___ PROVIDED DATA

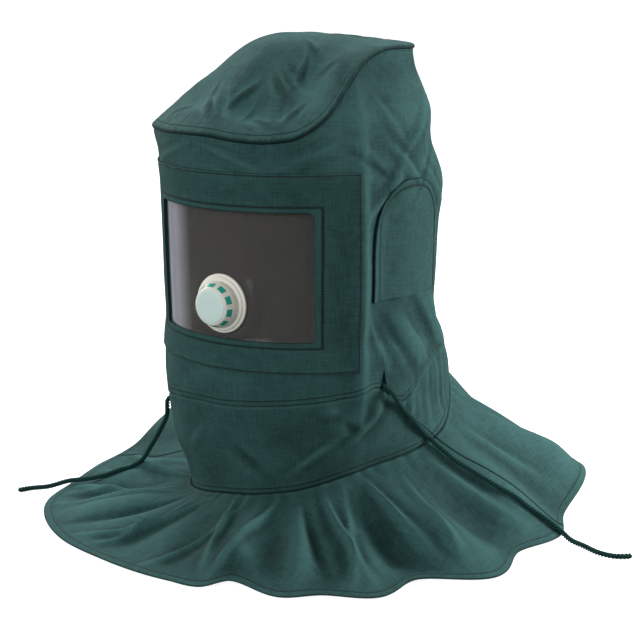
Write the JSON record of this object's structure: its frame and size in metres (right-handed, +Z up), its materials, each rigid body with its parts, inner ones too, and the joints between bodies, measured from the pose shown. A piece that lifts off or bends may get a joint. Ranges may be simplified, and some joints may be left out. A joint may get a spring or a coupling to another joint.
{
  "type": "sandblasting hood",
  "caption": "Canvas hood with a curved film window, a round breathing valve, gathered neck bands with a drawcord, and a shoulder cape, in the shape it has when worn.",
  "frame": {"origin": "the middle of the crown's underside, where the hood rests on a head", "axes": "+Z up, the window faces -Y, +X is the side of the longer cord"},
  "size_m": [0.6487, 0.5599, 0.5],
  "materials": {
    "crown_panel": "dark green cotton canvas",
    "hood_body": "dark green cotton canvas",
    "window_frame": "dark green cotton canvas",
    "visor": "clear flexible film",
    "valve_flange": "satin off-white",
    "valve_membrane": "turquoise",
    "valve_cap": "satin off-white",
    "ear_flap_right": "dark green cotton canvas",
    "ear_flap_left": "dark green cotton canvas",
    "neck_band_front": "dark green cotton canvas",
    "neck_band_back": "dark green cotton canvas",
    "cape_front": "dark green cotton canvas",
    "cape_back": "dark green cotton canvas",
    "cord_right": "twisted dark green cord",
    "cord_tip_right": "twisted dark green cord",
    "cord_left": "twisted dark green cord",
    "cord_tip_left": "twisted dark green cord"
  },
  "bodies": {
    "root": {"crown_panel": "crown_panel", "hood_body": "hood_body", "window_frame": "window_frame", "visor": "visor", "valve_flange": "valve_flange", "valve_membrane": "valve_membrane", "valve_cap": "valve_cap", "ear_flap_right": "ear_flap_right", "ear_flap_left": "ear_flap_left", "neck_band_front": "neck_band_front", "neck_band_back": "neck_band_back", "cape_front": "cape_front", "cape_back": "cape_back", "cord_right": "cord_right", "cord_tip_right": "cord_tip_right", "cord_left": "cord_left", "cord_tip_left": "cord_tip_left"}
  },
  "joints": []
}
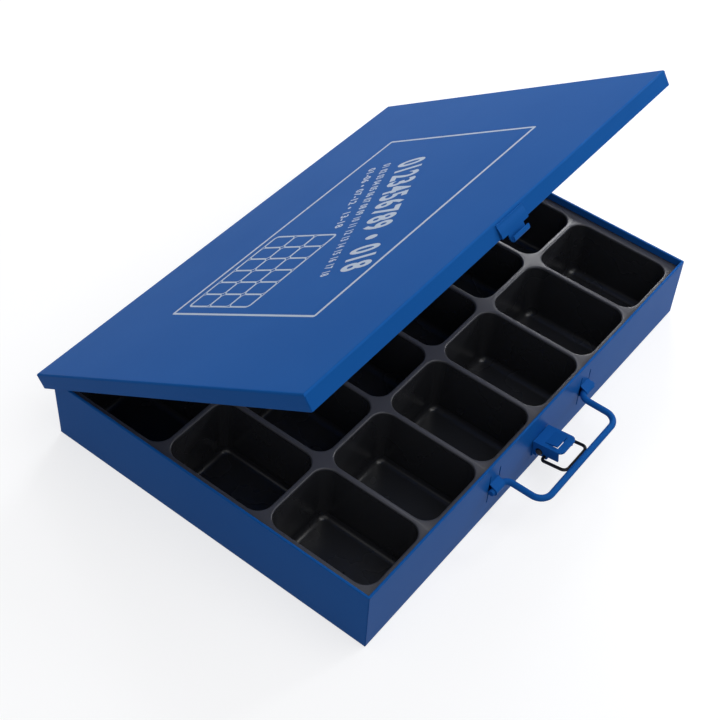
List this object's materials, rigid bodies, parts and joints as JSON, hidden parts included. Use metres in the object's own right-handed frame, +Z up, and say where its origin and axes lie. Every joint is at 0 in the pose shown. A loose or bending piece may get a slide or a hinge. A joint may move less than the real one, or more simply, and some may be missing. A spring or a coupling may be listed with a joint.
{
  "type": "compartment organizer box",
  "caption": "Flat painted-steel case with a hinged lid, a toggle latch, a folding wire handle and a formed plastic insert with a grid of pockets for small parts.",
  "frame": {"origin": "centre of the case's flat underside, on the surface that it stands on", "axes": "+Z up, -Y to the front with the handle and latch, +X along the front to the right as seen from the front"},
  "size_m": [0.3304, 0.2688, 0.1713],
  "materials": {
    "case_paint": "glossy blue stoving enamel on sheet steel",
    "lid_paint": "glossy blue stoving enamel on sheet steel",
    "insert_plastic": "black thermoformed polystyrene with a soft gloss",
    "latch_paint": "glossy blue enamel on stamped steel",
    "handle_paint": "glossy blue enamel on steel wire",
    "dark_wire": "dark blue-black enamel on steel wire",
    "hinge_paint": "glossy blue enamel on rolled steel"
  },
  "bodies": {
    "box": {"case_shell": "case_paint", "compartment_insert": "insert_plastic", "latch_bracket": "latch_paint", "bracket_rivets": "latch_paint", "latch_rivet": "dark_wire", "hinge_left_case_leaf": "hinge_paint", "hinge_left_pin": "hinge_paint", "hinge_right_case_leaf": "hinge_paint", "hinge_right_pin": "hinge_paint"},
    "lid": {"lid_shell": "lid_paint", "lid_keeper": "latch_paint", "hinge_left_lid_leaf": "hinge_paint", "hinge_right_lid_leaf": "hinge_paint"},
    "handle": {"carry_handle": "handle_paint"},
    "lever": {"latch_lever": "latch_paint"},
    "bail": {"latch_bail": "dark_wire"}
  },
  "joints": [
    {"name": "lid_hinge", "type": "hinge", "parent": "box", "child": "lid", "pos_m": [0, 0.1169, 0.0312], "axis": [-1, 0, 0], "range_deg": [-33.2, 146.8]},
    {"name": "handle_swing", "type": "hinge", "parent": "box", "child": "handle", "pos_m": [0, -0.1159, 0.025], "axis": [1, 0, 0], "range_deg": [-75, 61]},
    {"name": "lever_turn", "type": "hinge", "parent": "box", "child": "lever", "pos_m": [0, -0.1189, 0.0214], "axis": [1, 0, 0], "range_deg": [0, 98]},
    {"name": "bail_turn", "type": "hinge", "parent": "lever", "child": "bail", "pos_m": [0, -0.1228, 0.0198], "axis": [1, 0, 0], "range_deg": [-171.33, 0]}
  ],
  "couplings": [
    {"joint": "bail_turn", "follows": "lever_turn", "ratio": -1.7482}
  ]
}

______

WRITTEN EXERCISE
Copy out every line from the records that has the word "where".

EXERCISE OUTPUT
  "frame": {"origin": "the middle of the crown's underside, where the hood rests on a head", "axes": "+Z up, the window faces -Y, +X is the side of the longer cord"},
List this object's materials, rigid bodies, parts and joints as JSON, hidden parts included. Use metres in the object's own right-handed frame, +Z up, and say where its origin and axes lie. Every joint is at 0 in the pose shown. A loose or bending piece may get a slide or a hinge. A joint may move less than the real one, or more simply, and some may be missing. A spring or a coupling may be listed with a joint.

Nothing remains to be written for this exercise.